Heart Stem Cell Pioneer Eduardo Marbán, PAH Researcher, Inducted into Society of Scholars

Heart Stem Cell Pioneer Eduardo Marbán, PAH Researcher, Inducted into Society of Scholars

A researcher exploring stem cells to treat pulmonary arterial hypertension (PAH), among other heart conditions, was recently inducted into the Johns Hopkins University Society of Scholars — an honorable group of scientists who include both Nobel laureates and Lasker Award winners.

Eduardo Marbán
Eduardo Marbán, MD, PhD, director of the Cedars-Sinai Heart Institute. (Credit: Cedars-Sinai)

Dr. Eduardo Marbán, MD, PhD, director of the Cedars-Sinai Heart Institute, developed a method that employs heart stem cells, called cardiosphere-derived cells, to regenerate heart tissue and possibly improve the health of lung arteries. In addition to treating PAH, the method is also intended to treat various forms of heart disease.

“Dr. Marbán has earned this prestigious honor for developing investigational stem cell and gene therapies for heart disease patients. His pioneering work has raised the hope that several ‘irreversible’ conditions, such as heart failure, may actually be reversible, at least in part,” Shlomo Melmed, Cedars-Sinai executive vice president of academic affairs and dean of the medical faculty, said in a press release.

The Society of Scholars, founded in 1967, inducts former Johns Hopkins University scientists — postdoctoral fellows, postdoctoral students, and faculty members — who have achieved distinction in their field of research.

Before moving to Cedars-Sinai in 2007, Marbán was already an accomplished researcher at Johns Hopkins. He started his career by completing his medical residency and a fellowship in cardiology at Johns Hopkins before joining the faculty. He eventually worked his way up to becoming chief of cardiology at the medical center.

After moving to Cedars-Sinai, Marbán and his team performed the first cardiac stem cell infusion in the world. His study — a clinical trial — showed that the cardiosphere-derived cells regenerated heart muscle in patients with hearts damaged by heart attacks.

A clinical trial in PAH patients is expected to be launched later this year.

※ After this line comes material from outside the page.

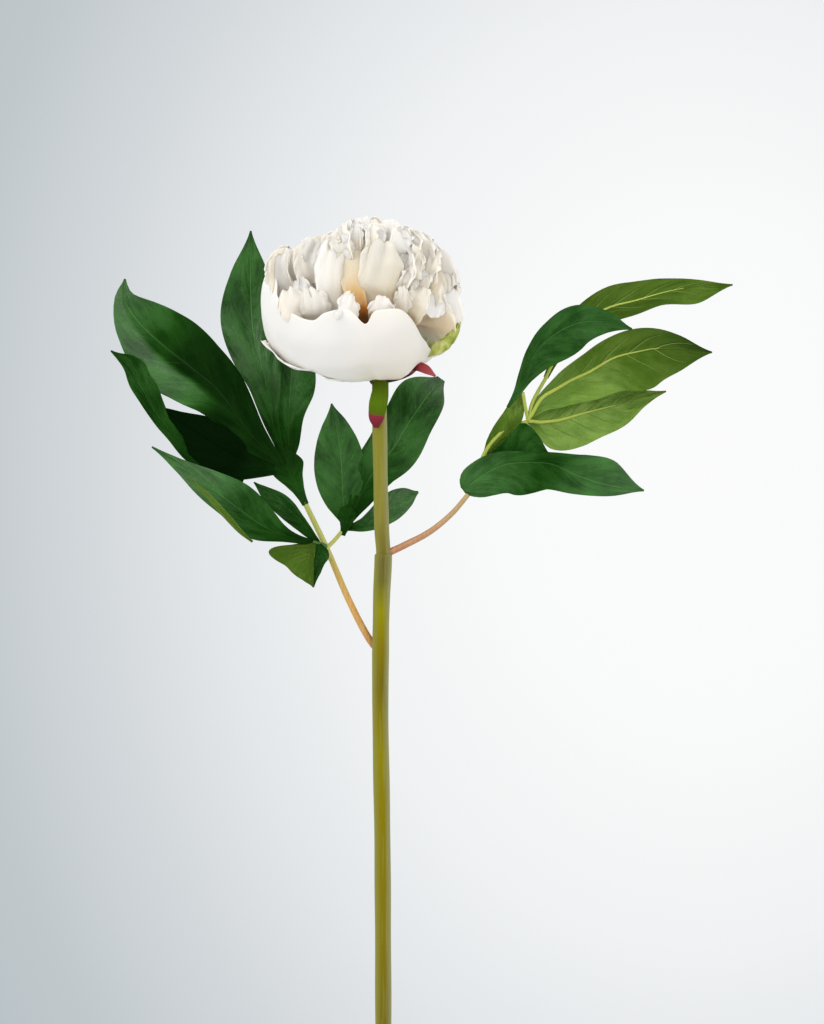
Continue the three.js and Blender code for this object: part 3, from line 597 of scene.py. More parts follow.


# Leaves

# midrib is a list of front-view places from root to tip. left and right are the half widths, as the viewer
# sees them when heading for the tip, at even steps. fold lifts both halves towards the viewer, droop bends
# their edges back, wave is the height of the edge's waves, roll turns the blade about its midrib and twist
# turns it on from root to tip. tone darkens it from root to tip, painted shade for leaflets that turn from
# the
# light and lie under others, and light is (place across, place along, how much): past those places it is
# lighter and shinier, a painted lit patch where that shade is taken off. under marks a leaflet that shows its
# underside, plain one without ribs, blunt is the share of its length over which its root is rounded, and
# rib_end the share that the midrib covers.
LEAF_HABIT = dict(
    fold=10, droop=0.1, wave=0.8, roll=0, twist=0, under=False, plain=False, blunt=0, light=None,
    rib_end=0.64, seed=1,
)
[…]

Marbán hopes that introducing the stem cells into the lung arteries will lower inflammation, reduce blood pressure, and improve heart health in PAH patients.

Marbán started developing the method while at Johns Hopkins and continued the work at Cedars-Sinai. This stem cell therapy has been licensed from Johns Hopkins and Cedars-Sinai by Capricor Therapeutics, who will advance the therapy through clinical and commercial development for various conditions.